THE REQUEST: Look through the records that follow. Copy every line containing the word "this".

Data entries
§ §
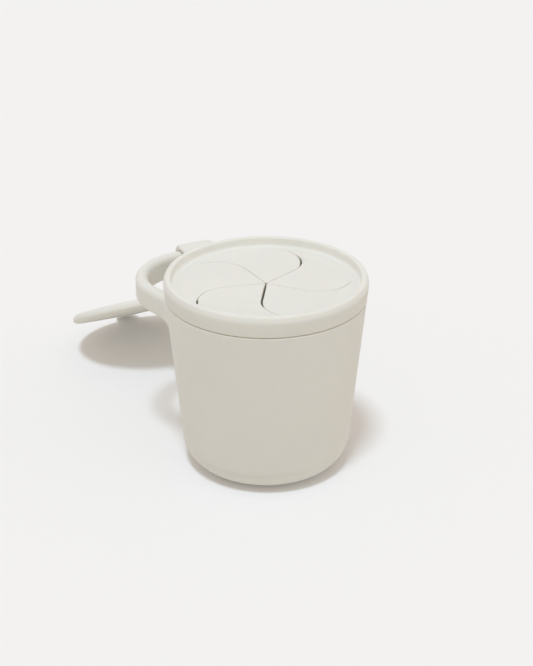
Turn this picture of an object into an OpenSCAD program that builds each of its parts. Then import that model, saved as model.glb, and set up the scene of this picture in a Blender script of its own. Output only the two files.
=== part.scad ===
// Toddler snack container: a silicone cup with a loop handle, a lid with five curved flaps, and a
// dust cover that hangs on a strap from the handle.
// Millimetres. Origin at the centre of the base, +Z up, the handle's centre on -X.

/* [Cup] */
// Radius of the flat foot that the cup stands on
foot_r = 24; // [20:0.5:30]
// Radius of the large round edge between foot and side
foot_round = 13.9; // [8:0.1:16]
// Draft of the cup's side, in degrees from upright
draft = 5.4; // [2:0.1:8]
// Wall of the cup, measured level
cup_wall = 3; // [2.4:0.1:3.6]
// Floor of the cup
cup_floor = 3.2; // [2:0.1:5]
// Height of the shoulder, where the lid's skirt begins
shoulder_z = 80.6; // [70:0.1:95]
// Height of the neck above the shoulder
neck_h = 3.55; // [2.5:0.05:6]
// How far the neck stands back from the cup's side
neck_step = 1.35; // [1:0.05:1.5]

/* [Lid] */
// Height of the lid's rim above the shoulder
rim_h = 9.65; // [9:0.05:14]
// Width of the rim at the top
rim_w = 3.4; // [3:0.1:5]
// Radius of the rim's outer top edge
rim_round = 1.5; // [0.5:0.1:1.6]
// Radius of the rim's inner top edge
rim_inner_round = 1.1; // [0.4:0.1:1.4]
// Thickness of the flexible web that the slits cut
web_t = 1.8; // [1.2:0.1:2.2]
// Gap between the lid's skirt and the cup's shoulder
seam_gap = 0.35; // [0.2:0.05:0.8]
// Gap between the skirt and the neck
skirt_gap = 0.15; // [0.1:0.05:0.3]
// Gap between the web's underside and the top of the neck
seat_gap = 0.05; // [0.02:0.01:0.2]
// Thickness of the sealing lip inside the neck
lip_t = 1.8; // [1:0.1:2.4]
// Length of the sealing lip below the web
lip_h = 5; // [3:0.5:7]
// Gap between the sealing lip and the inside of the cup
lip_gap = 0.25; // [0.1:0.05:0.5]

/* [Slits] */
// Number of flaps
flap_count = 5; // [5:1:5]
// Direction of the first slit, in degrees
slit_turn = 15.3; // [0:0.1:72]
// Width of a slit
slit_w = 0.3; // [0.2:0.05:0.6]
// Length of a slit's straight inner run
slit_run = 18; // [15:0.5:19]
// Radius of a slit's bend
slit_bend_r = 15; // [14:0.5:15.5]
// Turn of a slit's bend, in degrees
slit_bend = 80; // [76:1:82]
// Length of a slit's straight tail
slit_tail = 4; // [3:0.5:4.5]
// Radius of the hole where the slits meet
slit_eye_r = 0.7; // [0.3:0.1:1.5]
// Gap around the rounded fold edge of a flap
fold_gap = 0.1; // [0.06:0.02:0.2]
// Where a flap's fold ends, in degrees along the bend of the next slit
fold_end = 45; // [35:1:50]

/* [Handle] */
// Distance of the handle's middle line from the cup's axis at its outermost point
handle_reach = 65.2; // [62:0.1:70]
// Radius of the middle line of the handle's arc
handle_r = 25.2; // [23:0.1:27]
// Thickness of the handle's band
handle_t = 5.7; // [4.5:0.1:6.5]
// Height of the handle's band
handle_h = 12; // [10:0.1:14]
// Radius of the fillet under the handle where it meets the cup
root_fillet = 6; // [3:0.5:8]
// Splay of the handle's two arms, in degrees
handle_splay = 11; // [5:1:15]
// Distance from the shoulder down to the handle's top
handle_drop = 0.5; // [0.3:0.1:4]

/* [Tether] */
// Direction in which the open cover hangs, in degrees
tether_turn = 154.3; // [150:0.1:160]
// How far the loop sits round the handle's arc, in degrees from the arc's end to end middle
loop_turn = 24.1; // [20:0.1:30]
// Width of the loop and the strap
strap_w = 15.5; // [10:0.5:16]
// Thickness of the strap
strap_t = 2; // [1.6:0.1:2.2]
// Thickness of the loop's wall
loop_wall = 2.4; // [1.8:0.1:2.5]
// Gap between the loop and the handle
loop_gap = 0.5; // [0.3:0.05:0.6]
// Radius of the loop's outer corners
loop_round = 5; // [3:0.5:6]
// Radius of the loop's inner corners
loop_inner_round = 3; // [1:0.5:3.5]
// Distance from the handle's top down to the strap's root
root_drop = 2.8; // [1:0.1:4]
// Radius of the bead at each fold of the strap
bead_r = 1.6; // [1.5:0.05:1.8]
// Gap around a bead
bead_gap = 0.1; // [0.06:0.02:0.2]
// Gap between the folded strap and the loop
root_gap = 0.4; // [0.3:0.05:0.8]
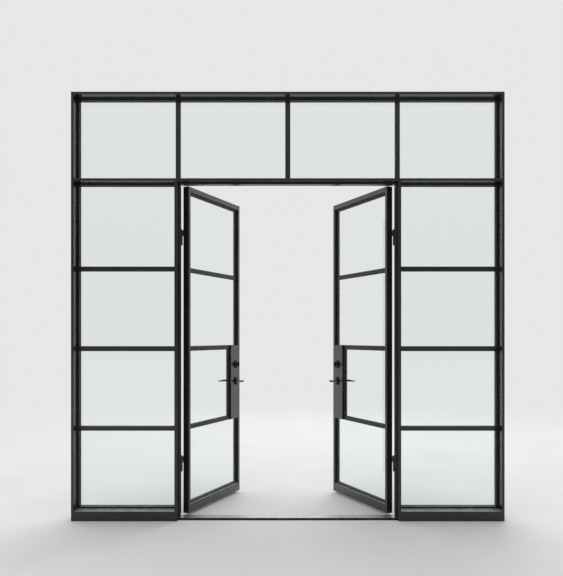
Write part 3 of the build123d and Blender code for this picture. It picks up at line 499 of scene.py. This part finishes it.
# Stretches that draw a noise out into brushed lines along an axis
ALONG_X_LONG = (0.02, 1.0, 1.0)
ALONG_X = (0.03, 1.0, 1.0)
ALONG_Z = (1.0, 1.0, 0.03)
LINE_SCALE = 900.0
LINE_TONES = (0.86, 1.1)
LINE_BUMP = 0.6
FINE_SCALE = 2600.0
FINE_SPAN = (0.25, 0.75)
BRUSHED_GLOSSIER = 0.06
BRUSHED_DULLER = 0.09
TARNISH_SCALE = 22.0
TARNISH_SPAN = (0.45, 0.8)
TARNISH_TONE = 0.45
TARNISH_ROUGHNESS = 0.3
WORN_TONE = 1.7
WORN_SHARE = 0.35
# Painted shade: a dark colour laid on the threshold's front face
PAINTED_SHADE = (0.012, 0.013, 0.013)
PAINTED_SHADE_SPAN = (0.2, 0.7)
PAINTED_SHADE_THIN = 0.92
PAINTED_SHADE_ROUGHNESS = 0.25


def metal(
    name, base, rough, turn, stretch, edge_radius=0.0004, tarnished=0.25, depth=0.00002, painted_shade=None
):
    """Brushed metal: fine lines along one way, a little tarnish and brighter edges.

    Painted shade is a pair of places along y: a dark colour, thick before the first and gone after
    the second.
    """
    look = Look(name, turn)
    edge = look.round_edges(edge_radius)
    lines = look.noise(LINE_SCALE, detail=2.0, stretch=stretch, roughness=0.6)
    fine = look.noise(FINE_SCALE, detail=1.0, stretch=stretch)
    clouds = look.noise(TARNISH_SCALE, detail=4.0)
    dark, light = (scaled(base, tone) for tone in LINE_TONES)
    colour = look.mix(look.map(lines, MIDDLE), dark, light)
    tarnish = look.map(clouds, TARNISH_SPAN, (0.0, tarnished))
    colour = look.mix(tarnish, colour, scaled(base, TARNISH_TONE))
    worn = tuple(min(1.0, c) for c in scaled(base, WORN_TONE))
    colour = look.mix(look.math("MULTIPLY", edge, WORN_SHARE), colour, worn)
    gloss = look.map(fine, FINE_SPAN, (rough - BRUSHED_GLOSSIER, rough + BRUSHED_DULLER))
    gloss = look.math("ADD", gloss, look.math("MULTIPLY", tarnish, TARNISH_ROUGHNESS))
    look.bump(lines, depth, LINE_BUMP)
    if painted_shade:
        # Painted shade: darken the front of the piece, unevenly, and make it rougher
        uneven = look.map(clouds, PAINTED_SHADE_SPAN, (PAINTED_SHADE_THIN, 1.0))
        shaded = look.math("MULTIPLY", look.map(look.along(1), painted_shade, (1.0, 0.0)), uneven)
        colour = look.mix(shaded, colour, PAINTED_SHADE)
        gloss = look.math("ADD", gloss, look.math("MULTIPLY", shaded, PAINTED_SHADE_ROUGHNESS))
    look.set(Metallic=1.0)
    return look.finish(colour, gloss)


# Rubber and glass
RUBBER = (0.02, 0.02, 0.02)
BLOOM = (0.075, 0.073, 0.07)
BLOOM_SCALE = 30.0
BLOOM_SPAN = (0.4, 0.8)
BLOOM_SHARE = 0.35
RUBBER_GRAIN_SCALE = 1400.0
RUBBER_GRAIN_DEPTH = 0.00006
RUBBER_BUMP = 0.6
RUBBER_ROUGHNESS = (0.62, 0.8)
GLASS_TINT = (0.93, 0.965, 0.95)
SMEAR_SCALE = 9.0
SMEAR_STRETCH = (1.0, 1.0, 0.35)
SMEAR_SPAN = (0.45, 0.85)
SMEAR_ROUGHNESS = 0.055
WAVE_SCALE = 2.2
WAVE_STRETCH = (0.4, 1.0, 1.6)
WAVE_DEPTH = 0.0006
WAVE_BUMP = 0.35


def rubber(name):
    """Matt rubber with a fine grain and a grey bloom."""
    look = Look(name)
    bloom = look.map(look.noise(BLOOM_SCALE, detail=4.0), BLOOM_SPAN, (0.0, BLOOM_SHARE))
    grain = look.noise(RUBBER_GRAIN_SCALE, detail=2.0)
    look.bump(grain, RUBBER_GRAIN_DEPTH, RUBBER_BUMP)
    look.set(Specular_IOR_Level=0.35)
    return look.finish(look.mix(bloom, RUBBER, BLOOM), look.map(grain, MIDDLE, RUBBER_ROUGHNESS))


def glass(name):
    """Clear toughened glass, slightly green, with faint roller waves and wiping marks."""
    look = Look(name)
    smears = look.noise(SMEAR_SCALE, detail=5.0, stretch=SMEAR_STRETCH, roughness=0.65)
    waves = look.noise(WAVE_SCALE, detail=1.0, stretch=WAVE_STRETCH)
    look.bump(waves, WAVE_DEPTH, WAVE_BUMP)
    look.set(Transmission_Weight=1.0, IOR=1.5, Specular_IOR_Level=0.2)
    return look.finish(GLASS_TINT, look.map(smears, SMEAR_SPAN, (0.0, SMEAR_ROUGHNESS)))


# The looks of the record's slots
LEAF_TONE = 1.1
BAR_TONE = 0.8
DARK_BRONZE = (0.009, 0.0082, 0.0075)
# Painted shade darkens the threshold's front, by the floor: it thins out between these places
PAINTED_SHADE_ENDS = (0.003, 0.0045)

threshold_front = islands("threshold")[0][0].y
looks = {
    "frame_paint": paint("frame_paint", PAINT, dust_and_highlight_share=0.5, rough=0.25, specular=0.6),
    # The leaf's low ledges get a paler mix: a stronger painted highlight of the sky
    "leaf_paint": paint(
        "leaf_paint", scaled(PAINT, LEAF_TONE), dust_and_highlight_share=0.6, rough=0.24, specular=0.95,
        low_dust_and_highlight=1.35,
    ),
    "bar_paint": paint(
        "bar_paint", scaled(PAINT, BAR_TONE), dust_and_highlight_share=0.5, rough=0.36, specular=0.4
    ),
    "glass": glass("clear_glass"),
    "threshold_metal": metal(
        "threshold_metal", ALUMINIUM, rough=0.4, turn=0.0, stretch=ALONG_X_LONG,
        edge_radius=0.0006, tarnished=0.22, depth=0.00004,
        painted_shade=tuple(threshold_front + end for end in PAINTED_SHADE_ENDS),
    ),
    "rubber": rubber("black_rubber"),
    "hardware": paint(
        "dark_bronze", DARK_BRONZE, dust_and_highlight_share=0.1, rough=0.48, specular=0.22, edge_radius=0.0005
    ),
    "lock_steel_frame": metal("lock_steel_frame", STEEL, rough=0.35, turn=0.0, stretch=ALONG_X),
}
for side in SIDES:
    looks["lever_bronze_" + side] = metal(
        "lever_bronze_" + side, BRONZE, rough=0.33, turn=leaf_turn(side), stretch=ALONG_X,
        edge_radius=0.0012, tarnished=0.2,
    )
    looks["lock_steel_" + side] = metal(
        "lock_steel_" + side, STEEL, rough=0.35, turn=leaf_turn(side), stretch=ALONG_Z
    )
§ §
RESPONSE BELOW:
Turn this picture of an object into an OpenSCAD program that builds each of its parts. Then import that model, saved as model.glb, and set up the scene of this picture in a Blender script of its own. Output only the two files.
Write part 3 of the build123d and Blender code for this picture. It picks up at line 499 of scene.py. This part finishes it.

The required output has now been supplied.